On the foot of the Profitis Ilias Mountain, just a short 6 km from the capital of Santorini Fira, lies a nearly abandoned village known as the Old Village – Palió Chorió. Also known as Mésa Gonia or Episkopis Gonia, this village was a major settlement of Santorini until the devastating earthquake of 1956 that forced its inhabitants to move to the neighboring beach of Kamari.
Episkopi Gonia was known since the 10th century A.D. for its wine production and it was even home to the impressive 6-domed canava of the catholic Monsignor of Santorini, a cave-like wine cellar carved in the rock of the mountain. As the village was close to the vineyard of Santorini, many homes and mansions featured canavas as well, and nowadays, the few habitants that have returned have done so in order to revive the rich viniculture of the village.

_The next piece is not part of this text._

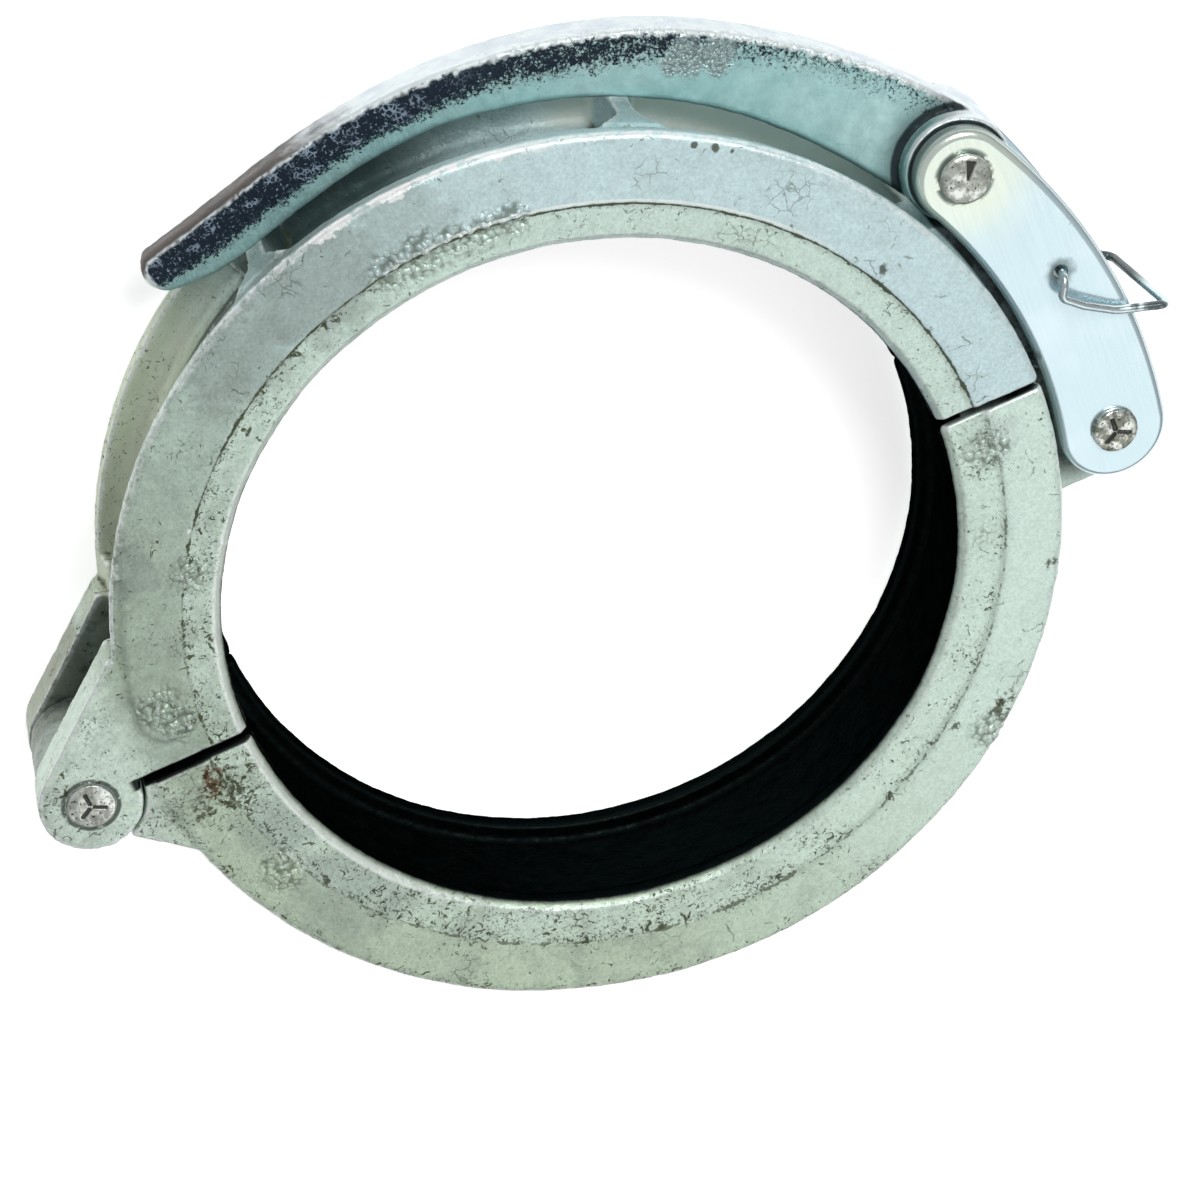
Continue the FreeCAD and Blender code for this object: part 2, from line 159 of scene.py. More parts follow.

The most famous of Episkopi Gonia’s sites is the church of Panagia Episkopi, built in the 11th century A.D. by the Byzantine Emperor Alexios Komninos. The church showcases significant sculptures and icons, some dating as far back as the 11th or 12th century, and it is considered the most important Byzantine relic of Santorini Island. The celebration – or Panigiri – of Episkopi church is held on August 15th and it is a grand feast with food, wine and traditional live music.
Episkopi Gonia has very few residents, and a handful of quaint tavernas that serve scrumptious, traditional food. Two of the islands wineries, Ktima Argyrou and Roussou Winery are both open to the public, for wine tastings of their delicious wines and tours to their traditional canavas, whereas the unique architecture of the entire village is a genuine journey into time, into times of glory, of pirates’ tales and stories of knights and warriors. A stroll in the Old Village of Santorini is a true experience into the history of the island.